Qual è la fase dello sviluppo più critica da affrontare per un progettista?
«In realtà è tutto critico, poiché se non si imposta bene il progetto già nelle linee generali partendo da ciò che è stabilito nel regolamento, sarà più difficile correggere eventuali errori durante il processo, quindi prima ce ne si accorge, prima si potrà evitare di compromettere il funzionamento della monoposto. Proprio perché un team deve lavorare per ottenere la macchina più veloce, ogni step è fondamentale, come la fase iniziale, la progettazione, lo sviluppo, il disegno, la parte aerodinamica, il collaudo e tutto il resto; quindi l’insieme deve operare in totale sinergia per arrivare all’obiettivo prefissato.»
Considerando che i regolamenti tecnici della F1 limitano la libertà di progettazione delle monoposto, quali sono le aree più importanti, non coperte dal regolamento, in cui ogni team spinge ad innovare?
«Partendo dal presupposto che la maggior parte delle aree dello sviluppo sono vincolate dal regolamento, è concessa libertà maggiore nella progettazione delle componenti cosiddette “ausiliarie” ossia sistemi idraulici o per l’olio motore, i condotti di aspirazione dell’aria e quelli dei gas di scarico. In particolar modo è più ampia per le sospensioni: spesso, infatti, sono adottate soluzioni ben diverse l’una dall’altra in base alle esigenze e al progetto su cui opera ogni team.»
Dal 2021 è stato introdotto il cosiddetto “budget cap” (tetto massimo di risorse finanziarie da destinare allo sviluppo), cosa ne pensa?
«Dipende dai punti di vista. Senza dubbio ha ampliato la possibilità alle scuderie più piccole di partecipare alzando il loro livello e abbassando quello dei team migliori, cercando di uniformare il complesso.
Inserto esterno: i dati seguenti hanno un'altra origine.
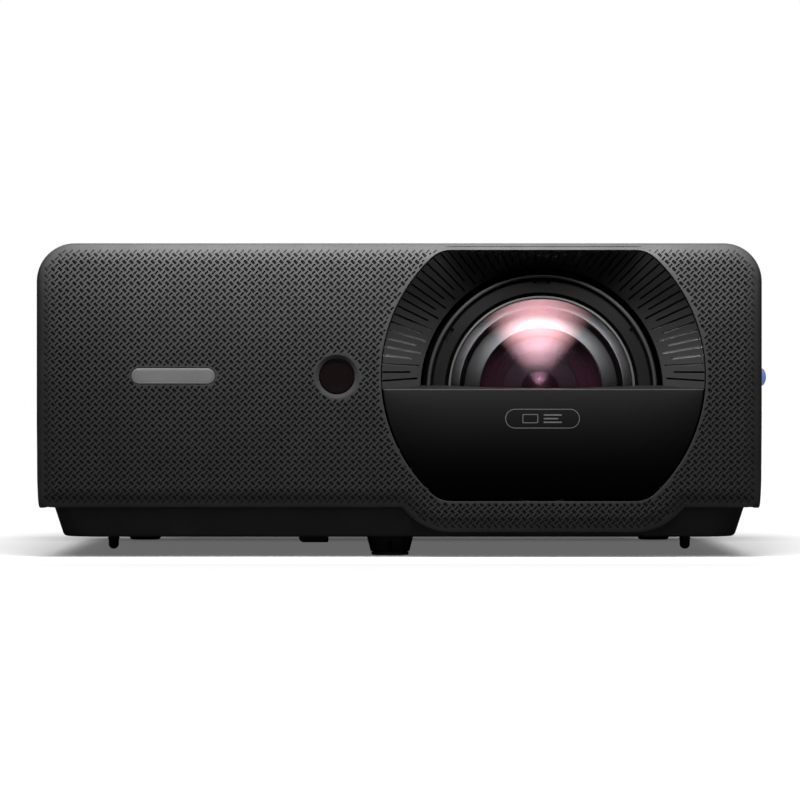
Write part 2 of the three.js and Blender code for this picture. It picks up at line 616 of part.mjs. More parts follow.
function makePorts() {
  for (const [name, x, width, height, depth] of PORTS) {
    const shell = box(-width / 2, width / 2, PORT_BACK_Y + 1 - depth, PORT_BACK_Y + 0.6, -height / 2, height / 2);
    const group = addGroup(x, 0, PORT_Z);
    const stand = box(-width / 2 + 1, width / 2 - 1, PORT_BACK_Y - depth + 1, PORT_BACK_Y - 4, BOARD_Z + 1.9 - PORT_Z, -height / 2 + 0.5);
    addPart(name, cut(shell.add(stand), [portHollow(name, width, height)]), name === "audio_jack" ? MATERIAL.portBody : MATERIAL.port, group);
  }
  const inlet = addGroup(INLET_X, 0, INLET_Z);
  const front = PORT_BACK_Y + 1;
  const housing = join([box(-14, 14, front - 24, front - 0.2, -10, 10), box(-17, 17, front - 0.4, front + 1.2, -12, 12)]);
  const socket = box(-11.8, 11.8, front - 16, front + 3, -7.9, 7.9);
  const pins = [[-7, -1.5], [7, -1.5], [0, 3]].map(([x, z]) => box(x - 1, x + 1, front - 17, front - 5.5, z - 2, z + 2));
  addPart("power_inlet", join([housing.subtract(socket), ...pins]), MATERIAL.portBody, inlet);
}

function makeRearPanel() {
  const [front, back] = [PORT_BACK_Y - WALL, PORT_BACK_Y];
  const plate = plateY(caseOutline(WALL + 0.4, SKIRT_Z + 3.2), front, back);
  const portHoles = PORTS.map(([, x, width, height]) =>
    box(x - width / 2 - GAP, x + width / 2 + GAP, front - 1, back + 1, PORT_Z - height / 2 - GAP, PORT_Z + height / 2 + GAP),
  );
  const inletHole = box(INLET_X - 14.3, INLET_X + 14.3, front - 1, back + 1, INLET_Z - 10.3, INLET_Z + 10.3);
  const screwHoles = REAR_SCREWS.map(([x, z]) => rodY(1.9, front - 1, back + 1).translate([x, 0, z]));
  const lockSlot = box(166, 173, front - 1, back + 1, 44, 47.2);
  const slots = numbers(11).map((i) => box(-126 + i * 23, -108 + i * 23, front - 1, back + 1, 112, 150));
  addPart("rear_panel", cut(plate, [...portHoles, inletHole, ...screwHoles, lockSlot, ...slots]), MATERIAL.base);

  REAR_SCREWS.forEach(([x, z], i) => {
    const head = turned([[0, back - 6], [1.5, back - 6], [1.5, back + 0.3], [3.4, back + 0.3], [3, back + 2], [0, back + 2.2]], 14);
    const slotX = box(-1.9, 1.9, back + 1, back + 4, -0.4, 0.4);
    const slotZ = box(-0.4, 0.4, back + 1, back + 4, -1.9, 1.9);
    addPart(`rear_screw_${i + 1}`, cut(head, [slotX, slotZ]), MATERIAL.steel, addGroup(x, 0, z));
  });
}

function makeBoards() {
  const edge = PORT_BACK_Y - WALL - 1;
  const main = box(-60, 140, edge - 62, edge, BOARD_Z, BOARD_Z + 1.6);
  const chips = [[-30, 120, 24, 3], [20, 116, 30, 9], [95, 128, 18, 3]].map(([x, y, size, tall]) =>
    box(x - size / 2, x + size / 2, y - size / 2, y + size / 2, BOARD_Z + 1, BOARD_Z + 1.6 + tall),
  );
  addPart("main_board", join([main, ...chips]), MATERIAL.board);

  const deck = BASE_Z + WALL + 4;
  const supply = box(-176, -70, 84, 156, deck, deck + 1.6);
  const stuffed = [
    box(-120, -84, 92, 128, deck + 1, deck + 30),
    box(-168, -150, 90, 130, deck + 1, deck + 24),
    rodZ(11, deck + 1, deck + 32).translate([-136, 102, 0]),
    rodZ(9, deck + 1, deck + 26).translate([-136, 128, 0]),
    box(-126, -76, 136, 142, deck + 1, deck + 22),
  ];
  addPart("power_supply", join([supply, ...stuffed]), MATERIAL.board);

  const speaker = turnedX([[0, 2], [7, 2], [9, 4], [21, 0.5], [25, 0.5], [25, 3], [22, 4], [13, 14], [13, 24], [0, 24]], 24);
  addPart("speaker", speaker, MATERIAL.portBody, addGroup(-WIDTH / 2 + 6, 92, 95));
}

// ---- Feet and what else stands under the case ----
function makeFeet() {
  const PAD_H = 1.8;
  const NOTCHES = 8;
  const foot = addGroup(FOOT_X, FOOT_Y, 0);
  const pad = rodZ(10.9, 0, PAD_H, 32).add(rodZ(2.4, PAD_H - 0.5, PAD_H + 4, 16));
  addPart("front_foot_pad", pad, MATERIAL.rubber, foot);
  const knobTop = BASE_Z - GAP;
  const knob = turnedZ([[0, PAD_H + GAP], [11.3, PAD_H + GAP], [11.7, PAD_H + 1], [13.4, knobTop], [4.1, knobTop], [4.1, 44], [0, 44]], 32);
  const socket = rodZ(2.8, 0, PAD_H + 4.6, 16);
  const grips = numbers(NOTCHES).map((i) => box(-0.9, 0.9, -14, -11.2, 2, 9.4).rotate([0, 0, (360 / NOTCHES) * i]));
  addPart("front_foot_screw", cut(knob, [socket, ...grips]), MATERIAL.base, foot);

  for (const [name, sign] of [["left", -1], ["right", 1]]) {
    const peg = turnedZ([[0, 3.5], [1.3, 3.8], [2.3, 4.7], [2.85, 6.2], [3, 7], [3, BASE_Z - GAP], [0, BASE_Z - GAP]], 16);
    addPart(`${name}_peg`, peg, MATERIAL.rubber, addGroup(sign * PEG_X, FOOT_Y, 0));
    const rear = turnedZ([[0, 0], [9, 0], [10, 1], [11, BASE_Z - GAP], [0, BASE_Z - GAP]], 28);
    addPart(`${name}_rear_foot`, rear, MATERIAL.rubber, addGroup(sign * REAR_FOOT_X, REAR_FOOT_Y, 0));
  }

  const tab = new THREE.Shape();
  tab.moveTo(8.5, 0);
  tab.lineTo(8.5, 3.7);
  tab.lineTo(-8.5, 3.7);
  tab.quadraticCurveTo(-8.5, 0, -5.5, 0);
  addPart("underside_tab", plateY(tab, 0, 22), MATERIAL.base, addGroup(-50.2, FRONT_Y + 40, BASE_Z - GAP - 3.7));
}

makeTopCover();
makeFrontPanel();
makeBadge();
makeBezel();
makeShroud();
makeLowerCase();
makeGrille("left_grille", -1);
makeGrille("right_grille", 1);
makeKeypad();
makeLens();
makeEngine();
makeFan("intake_fan_frame", "intake_impeller", 92, -WIDTH / 2 + 7, 17, 95);
makeFan("exhaust_fan_frame_1", "exhaust_impeller_1", 80, WIDTH / 2 - 32, -10, 95);
makeFan("exhaust_fan_frame_2", "exhaust_impeller_2", 80, WIDTH / 2 - 32, 74, 95);
makePorts();
makeRearPanel();
makeBoards();
makeFeet();

export default projector;
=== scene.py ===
"""The visible model of a short-throw home projector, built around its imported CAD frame. Shapes are in
millimetres, with X measured from the case's middle plane, and are turned into the frame's metres as meshes
are made. Materials and the studio are in metres."""
import math

import bmesh
import bpy
import numpy as np
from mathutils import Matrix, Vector
from mathutils.geometry import delaunay_2d_cdt


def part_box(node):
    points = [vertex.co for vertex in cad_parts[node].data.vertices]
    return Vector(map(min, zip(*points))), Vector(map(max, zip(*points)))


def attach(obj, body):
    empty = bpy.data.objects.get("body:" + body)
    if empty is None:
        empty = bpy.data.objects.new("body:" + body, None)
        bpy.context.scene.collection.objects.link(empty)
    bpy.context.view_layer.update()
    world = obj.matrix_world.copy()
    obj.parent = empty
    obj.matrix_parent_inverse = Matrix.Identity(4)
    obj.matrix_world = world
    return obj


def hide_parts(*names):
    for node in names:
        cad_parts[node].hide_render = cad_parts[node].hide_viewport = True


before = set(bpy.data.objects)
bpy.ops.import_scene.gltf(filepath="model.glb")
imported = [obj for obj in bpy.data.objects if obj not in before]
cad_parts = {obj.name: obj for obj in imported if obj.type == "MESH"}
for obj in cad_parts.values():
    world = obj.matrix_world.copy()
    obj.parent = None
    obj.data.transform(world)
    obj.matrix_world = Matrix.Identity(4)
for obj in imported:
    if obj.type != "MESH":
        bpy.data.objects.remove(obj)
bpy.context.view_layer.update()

MM = 0.001
case_low, case_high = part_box("top_cover")
MIDDLE_X = (case_low.x + case_high.x) / 2
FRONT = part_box("front_panel")[0].y / MM
REAR = case_high.y / MM
TOP = case_high.z / MM
SKIRT = case_low.z / MM
HALF = (case_high.x - case_low.x) / 2 / MM
BASE = 11.4  # height of the tray's underside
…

Quindi si può dire che da una parte è un elemento positivo per creare maggiore spettacolo durante le gare quindi attirare ulteriore pubblico; dall’altro lato, c’è da sottolineare che quasi tutte le squadre sono satelliti, infatti i motori utilizzati non sono loro prodotti e di solito viene visto come un importante vincolo progettuale.»
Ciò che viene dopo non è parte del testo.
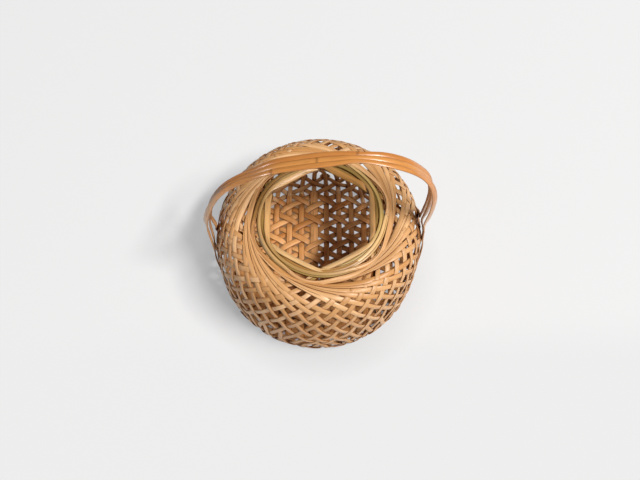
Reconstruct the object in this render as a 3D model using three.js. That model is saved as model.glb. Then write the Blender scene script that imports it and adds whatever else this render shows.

Quanto è limitante questo elemento nella fase di progettazione per un team?
«In questo caso dipende dalla strategia che il team ha intenzione di seguire: infatti nella fase progettuale si deve scegliere su quale area di sviluppo della vettura focalizzarsi e dove concentrare la maggior parte delle risorse, sapendo di penalizzare gli aspetti restanti puntando ad ottenere un compromesso unico.»
Prendendo come riferimento il cambio regolamentare previsto per il 2026, qual è la componente più critica da realizzare nel rispetto della sostenibilità ambientale?
«Considerando che per poter eseguire qualsiasi tipo di movimento in natura si deve trasformare dell’energia e per avere dei consumi ottimali è necessario ottimizzarne l’utilizzo, ad oggi la componente più critica è ottenere una trasformazione dell’energia più efficiente possibile a parità di consumi. Ogni volta che si esegue questo processo, si deve buttare l’energia inutilizzata, come il calore in eccesso adibito al riscaldamento deve essere espulso all’esterno del veicolo; quindi se un giorno dovessimo arrivare a combustibili cosiddetti “green” non si raggiungerà l’impatto zero nel complesso, cioè si genera inquinamento ambientale in modo inevitabile e così facendo si riducono solo di poco le emissioni rispetto ai carburanti tradizionali. Di sicuro però è un passo da dover compiere per potersi muovere verso un futuro sostenibile, anche se per ora in minima parte.»
In termini di efficienza, qual è il sistema di alimentazione migliore, tra elettrico e ibrido, da impiegare in monoposto così potenti?
«Per come è strutturata oggi la Formula 1 non ci si può immaginare di vederle elettriche. Riguardo al sistema ibrido, rappresenta un giusto compromesso visto che è imposto dal regolamento tecnico ed è un metodo molto ingegnoso, infatti permette di sviluppare una grande quantità di energia. Confrontando i motori elettrici impiegati nella Formula E con quelli da F1 c’è una grossa differenza a livello di potenza generata, infatti per la prima si parla di 400 CV circa, invece nella seconda il motore termico (da 1.600 cc) è affiancato da 2 motori elettrici e assieme sprigionano intorno ai 1.100 CV. Quindi ora come ora è più ragionevole spingere molto sull’uso dell’ibrido, perché si riesce a recuperare buona parte dell’energia persa durante la combustione del carburante, che è possibile sfruttare nel corso un giro di pista per andare ancora più veloci, cioè l’obiettivo fondante di questo sport.»